March 10, 2006

A BUTT EVEN J-LO ENVIES (via Mike Daley):

Puerto Rican Bitter Orange Butt

1/2 pork butt (Boston butt), about 3-3 1/2 #'s

Dry Rub

2 Tbl achiote (annatto seed) paste, found in most larger supermarkets and
specialty stores
2 Tbl ground black pepper
1 Tbl spoon coarse salt
1 Tbl dried oregeno
2 tsp garlic powder
1 tsp cayenne

Marinade

1/2 of a 6oz can frozen orange juice concentrate, thawed (I've seen people
not thaw, hence the warning.
1/2 cup white vinegar
1/4 clup lime juice
1 tsp vegetable oil

Sauce

1/2 cup sugar
1/2 cup white wine vinegar
1/2 cup fresh lime juice
Remaining 1/2 can of frozen orange juice concentrate
2 Tbl rum
1 garlic clove, minced

Other

2 Tbl butter
3 large ripe Haas avocadoes
thin sliced green onion rings
Lime wedges

At least four hours before, and up to the night before you plan to smoke/cook the pork, cut the butt in half lengthwise, forming two long strips.

Put pork in sealable plastic bag.

Combine dry rub ingredients in a small bowl. In another bowl, mix together the marinade ingredients and stir in half of the dry rub.

Pour marinade over pork and leave for the desired time in fridge.

Bring smoker/grill/oven to a temp of 225-250.

Remove pork from fridge and drain. Pat down with remaining rub and let sit at room temp for 1/2 an hour.

Transfer pork to cooking unit and cook until internal temp reaches 165-170.

While pork cooks, make the sauce.

Warm sugar over low heat in a heavy saucepan.

When sugar is melted and golden brown, pour in the vinegar, watching out for the steam. Raise heat to medium and add the lime juice, orange juice, rum and garlic, simmer for 5 minutes. Stir in butter and keep warm.

Remove pork when finished and let sit for 15 minutes or so.

Halve the avocadoes and peel, take a thin slice of bottom if they're not sitting level.

Shred the pork. Spoon a Tbl of sauce on plate put avocado half on it, spoon shredded pork over avocado and spoon additional sauce over the pork.

Scatter green onion rings over pork and garnish with lime wedges.

Posted by Orrin Judd at March 10, 2006 9:41 AM
Comments

So little time, so many butts. ;-)

This sounds even more delicious than the one from yesterday.

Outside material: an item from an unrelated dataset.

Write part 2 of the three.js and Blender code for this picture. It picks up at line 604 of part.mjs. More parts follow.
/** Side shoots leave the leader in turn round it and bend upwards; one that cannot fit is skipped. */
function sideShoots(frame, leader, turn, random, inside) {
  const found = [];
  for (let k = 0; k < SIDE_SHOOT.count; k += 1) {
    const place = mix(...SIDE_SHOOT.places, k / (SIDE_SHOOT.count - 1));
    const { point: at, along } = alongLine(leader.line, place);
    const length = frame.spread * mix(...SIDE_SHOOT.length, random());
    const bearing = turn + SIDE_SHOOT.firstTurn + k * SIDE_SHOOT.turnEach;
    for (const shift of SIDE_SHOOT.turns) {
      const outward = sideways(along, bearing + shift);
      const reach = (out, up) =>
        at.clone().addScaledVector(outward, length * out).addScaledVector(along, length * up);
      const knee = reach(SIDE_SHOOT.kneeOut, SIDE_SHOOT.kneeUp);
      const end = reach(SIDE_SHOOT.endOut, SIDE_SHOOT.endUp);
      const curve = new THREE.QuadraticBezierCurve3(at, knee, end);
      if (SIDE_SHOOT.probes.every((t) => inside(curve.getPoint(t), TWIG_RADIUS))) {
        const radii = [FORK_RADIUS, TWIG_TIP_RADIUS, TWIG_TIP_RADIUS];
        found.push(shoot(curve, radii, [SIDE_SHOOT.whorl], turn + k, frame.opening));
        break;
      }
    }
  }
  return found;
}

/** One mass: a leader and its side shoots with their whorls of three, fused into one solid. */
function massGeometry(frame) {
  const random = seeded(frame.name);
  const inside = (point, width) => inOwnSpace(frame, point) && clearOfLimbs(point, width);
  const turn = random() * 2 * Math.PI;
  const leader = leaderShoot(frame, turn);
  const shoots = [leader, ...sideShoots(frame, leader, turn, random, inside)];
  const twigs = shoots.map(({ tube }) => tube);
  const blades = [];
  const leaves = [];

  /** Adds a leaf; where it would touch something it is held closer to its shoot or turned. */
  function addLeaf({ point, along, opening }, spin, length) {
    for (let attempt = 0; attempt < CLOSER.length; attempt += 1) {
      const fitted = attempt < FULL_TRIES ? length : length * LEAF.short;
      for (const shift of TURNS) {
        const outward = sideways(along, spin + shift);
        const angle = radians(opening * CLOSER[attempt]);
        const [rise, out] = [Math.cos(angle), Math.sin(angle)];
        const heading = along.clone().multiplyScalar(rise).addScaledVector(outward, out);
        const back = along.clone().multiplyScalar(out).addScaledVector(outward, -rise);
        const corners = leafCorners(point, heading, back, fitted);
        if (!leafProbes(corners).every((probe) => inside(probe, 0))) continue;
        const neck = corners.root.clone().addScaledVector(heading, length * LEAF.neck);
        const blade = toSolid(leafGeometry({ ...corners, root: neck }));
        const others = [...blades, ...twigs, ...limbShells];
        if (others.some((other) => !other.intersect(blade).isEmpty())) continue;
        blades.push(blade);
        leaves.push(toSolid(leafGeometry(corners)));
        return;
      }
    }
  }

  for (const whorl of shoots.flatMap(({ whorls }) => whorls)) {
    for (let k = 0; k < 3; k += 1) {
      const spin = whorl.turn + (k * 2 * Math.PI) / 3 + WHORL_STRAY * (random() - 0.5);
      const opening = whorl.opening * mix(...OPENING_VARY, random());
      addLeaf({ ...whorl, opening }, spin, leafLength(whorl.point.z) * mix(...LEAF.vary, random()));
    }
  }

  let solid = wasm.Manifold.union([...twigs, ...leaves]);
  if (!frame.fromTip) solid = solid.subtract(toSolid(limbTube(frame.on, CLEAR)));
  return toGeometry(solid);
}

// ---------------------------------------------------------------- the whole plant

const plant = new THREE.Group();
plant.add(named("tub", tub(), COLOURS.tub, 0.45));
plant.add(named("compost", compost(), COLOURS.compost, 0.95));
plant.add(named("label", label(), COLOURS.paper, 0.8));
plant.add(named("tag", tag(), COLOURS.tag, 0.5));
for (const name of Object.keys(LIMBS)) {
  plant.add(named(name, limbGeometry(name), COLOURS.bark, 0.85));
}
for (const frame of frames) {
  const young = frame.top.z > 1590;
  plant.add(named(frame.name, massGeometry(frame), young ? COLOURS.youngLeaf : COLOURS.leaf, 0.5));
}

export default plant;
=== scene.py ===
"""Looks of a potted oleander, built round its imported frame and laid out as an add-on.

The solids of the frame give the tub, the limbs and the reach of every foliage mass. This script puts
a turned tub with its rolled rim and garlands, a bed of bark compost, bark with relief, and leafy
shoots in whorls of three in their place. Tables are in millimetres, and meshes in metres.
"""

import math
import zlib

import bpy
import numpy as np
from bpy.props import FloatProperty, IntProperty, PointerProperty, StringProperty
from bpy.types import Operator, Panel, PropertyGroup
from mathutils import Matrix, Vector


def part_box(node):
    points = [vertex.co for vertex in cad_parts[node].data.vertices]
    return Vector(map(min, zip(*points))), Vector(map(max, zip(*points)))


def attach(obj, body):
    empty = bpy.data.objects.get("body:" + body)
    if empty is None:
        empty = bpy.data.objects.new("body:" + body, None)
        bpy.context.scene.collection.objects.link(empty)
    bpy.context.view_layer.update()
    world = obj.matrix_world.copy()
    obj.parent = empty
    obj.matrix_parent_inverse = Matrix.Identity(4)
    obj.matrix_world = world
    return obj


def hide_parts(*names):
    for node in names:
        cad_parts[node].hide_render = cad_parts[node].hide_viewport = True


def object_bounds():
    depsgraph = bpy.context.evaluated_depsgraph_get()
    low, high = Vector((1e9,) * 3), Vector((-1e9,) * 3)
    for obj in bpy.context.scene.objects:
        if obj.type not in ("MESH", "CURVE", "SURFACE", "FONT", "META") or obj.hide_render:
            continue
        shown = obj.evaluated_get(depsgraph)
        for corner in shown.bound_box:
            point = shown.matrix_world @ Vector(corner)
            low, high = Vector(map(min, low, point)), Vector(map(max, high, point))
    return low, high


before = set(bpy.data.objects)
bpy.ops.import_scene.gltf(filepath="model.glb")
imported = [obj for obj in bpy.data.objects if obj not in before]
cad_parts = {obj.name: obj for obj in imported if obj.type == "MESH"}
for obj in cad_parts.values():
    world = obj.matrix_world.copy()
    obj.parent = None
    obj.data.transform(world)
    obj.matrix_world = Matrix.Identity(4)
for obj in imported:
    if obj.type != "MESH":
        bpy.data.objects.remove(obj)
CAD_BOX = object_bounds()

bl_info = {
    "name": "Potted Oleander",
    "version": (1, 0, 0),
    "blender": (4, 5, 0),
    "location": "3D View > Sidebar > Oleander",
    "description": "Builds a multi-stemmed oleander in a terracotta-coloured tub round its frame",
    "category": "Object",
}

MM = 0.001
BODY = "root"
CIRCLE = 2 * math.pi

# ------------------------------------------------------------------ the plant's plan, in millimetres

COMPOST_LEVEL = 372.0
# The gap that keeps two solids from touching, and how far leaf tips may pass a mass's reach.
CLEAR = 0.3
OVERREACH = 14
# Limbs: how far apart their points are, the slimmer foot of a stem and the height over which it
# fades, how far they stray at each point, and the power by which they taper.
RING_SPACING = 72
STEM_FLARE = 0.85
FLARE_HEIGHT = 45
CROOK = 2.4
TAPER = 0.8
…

Posted by: Rick T. at March 10, 2006 10:01 AM

Rick T:

You can also take the basic dry rub in the recipe, add a little lime juice, and marinate skewered large shrimp for a quicker grill. The key is the achiote paste. Its a great flavor and colors the shrimp nicely (be careful, achiote acts as a dye for anything it touches). Out west, achiote is readily available. I suspect this is true in parts of the country where there are Mexican immigrant neighborhoods, which is, well, everywhere.

Posted by: Fred Jacobsen (San Fran) at March 10, 2006 12:02 PM

Thanks, Fred. I've used the seeds before (for making oil) and have them on my shelf but not the paste. There are a couple of Mexican grocery stores I go to - and love - so I'll look for it this weekend.

Posted by: Rick T. at March 10, 2006 12:12 PM

Rick:

By 'paste', I mean a compressed block (a few inches wide/long by half an inch thick) of dry, crumbly, processed annatto. The blocks aren't large (a little achiote goes a long way), and they keep a long time in a ziploc bag in the refrigerator.

Posted by: Fred Jacobsen (San Fran) at March 10, 2006 2:16 PM

Here is an Achiote substitute:
1.5 T paprika
1.0 T white vinegar
3/4 t dried oregano
1 minced garlic clove
1/4 t ground cumin

You grillers and barbequers - let me know how it compares to the real thing.

Posted by: paul s at March 10, 2006 3:12 PM

I'd like to try it slow/low cooked in a pot, as in pulled pork. Sounds good.